### SHORT EXERCISE
Search the listing for the string "part" and copy every line that contains it.

### SUPPLIED MATERIAL
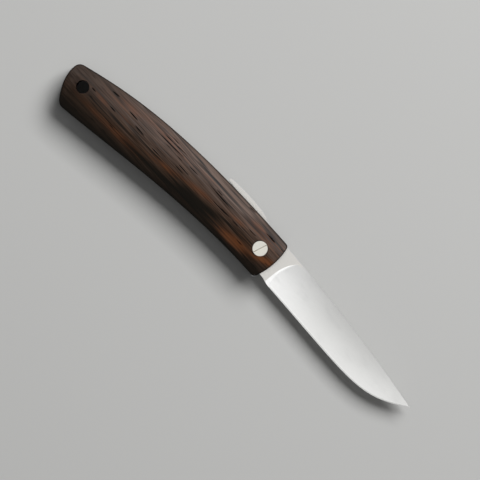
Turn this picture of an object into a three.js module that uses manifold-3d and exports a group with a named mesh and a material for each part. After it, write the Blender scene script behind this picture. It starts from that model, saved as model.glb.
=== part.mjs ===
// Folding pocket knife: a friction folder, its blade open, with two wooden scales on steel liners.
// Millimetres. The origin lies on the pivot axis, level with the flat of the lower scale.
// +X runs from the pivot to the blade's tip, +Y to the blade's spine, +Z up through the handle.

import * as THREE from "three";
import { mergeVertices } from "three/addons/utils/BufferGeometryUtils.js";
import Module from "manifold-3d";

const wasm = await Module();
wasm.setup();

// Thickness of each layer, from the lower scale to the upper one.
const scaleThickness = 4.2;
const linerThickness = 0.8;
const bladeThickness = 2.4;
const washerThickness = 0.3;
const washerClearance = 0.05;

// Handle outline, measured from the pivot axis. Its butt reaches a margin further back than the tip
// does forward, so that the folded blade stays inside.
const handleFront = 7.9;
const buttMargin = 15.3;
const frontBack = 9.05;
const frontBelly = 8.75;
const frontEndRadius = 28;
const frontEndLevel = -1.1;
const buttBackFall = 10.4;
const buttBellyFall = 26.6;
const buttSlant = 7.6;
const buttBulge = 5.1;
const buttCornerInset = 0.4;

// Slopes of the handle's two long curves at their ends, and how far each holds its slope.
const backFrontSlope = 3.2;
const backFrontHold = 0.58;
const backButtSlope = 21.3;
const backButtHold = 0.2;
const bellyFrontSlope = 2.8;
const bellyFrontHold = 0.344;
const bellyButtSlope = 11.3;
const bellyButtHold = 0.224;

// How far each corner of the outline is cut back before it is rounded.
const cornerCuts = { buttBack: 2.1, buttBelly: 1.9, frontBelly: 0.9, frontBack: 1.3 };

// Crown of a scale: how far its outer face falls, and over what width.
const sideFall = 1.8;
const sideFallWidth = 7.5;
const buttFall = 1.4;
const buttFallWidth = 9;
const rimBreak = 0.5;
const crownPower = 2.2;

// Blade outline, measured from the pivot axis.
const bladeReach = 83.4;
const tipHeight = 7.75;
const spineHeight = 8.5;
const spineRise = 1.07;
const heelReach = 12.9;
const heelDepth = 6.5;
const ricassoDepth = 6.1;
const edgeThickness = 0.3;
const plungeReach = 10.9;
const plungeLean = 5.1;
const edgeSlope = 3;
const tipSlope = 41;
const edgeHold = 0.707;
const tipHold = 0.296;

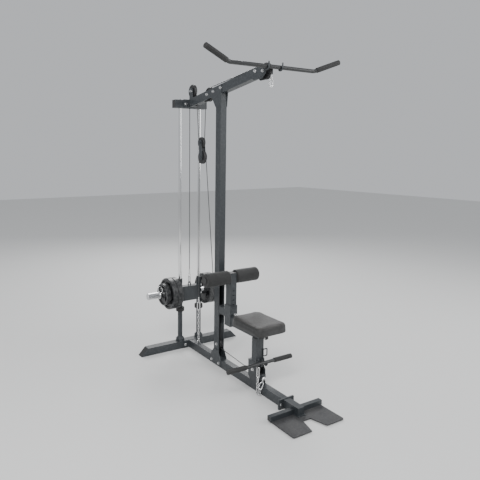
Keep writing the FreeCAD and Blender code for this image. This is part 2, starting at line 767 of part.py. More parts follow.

### FULL RESPONSE
Turn this picture of an object into a three.js module that uses manifold-3d and exports a group with a named mesh and a material for each part. After it, write the Blender scene script behind this picture. It starts from that model, saved as model.glb.
=== part.mjs ===
Keep writing the FreeCAD and Blender code for this image. This is part 2, starting at line 767 of part.py. More parts follow.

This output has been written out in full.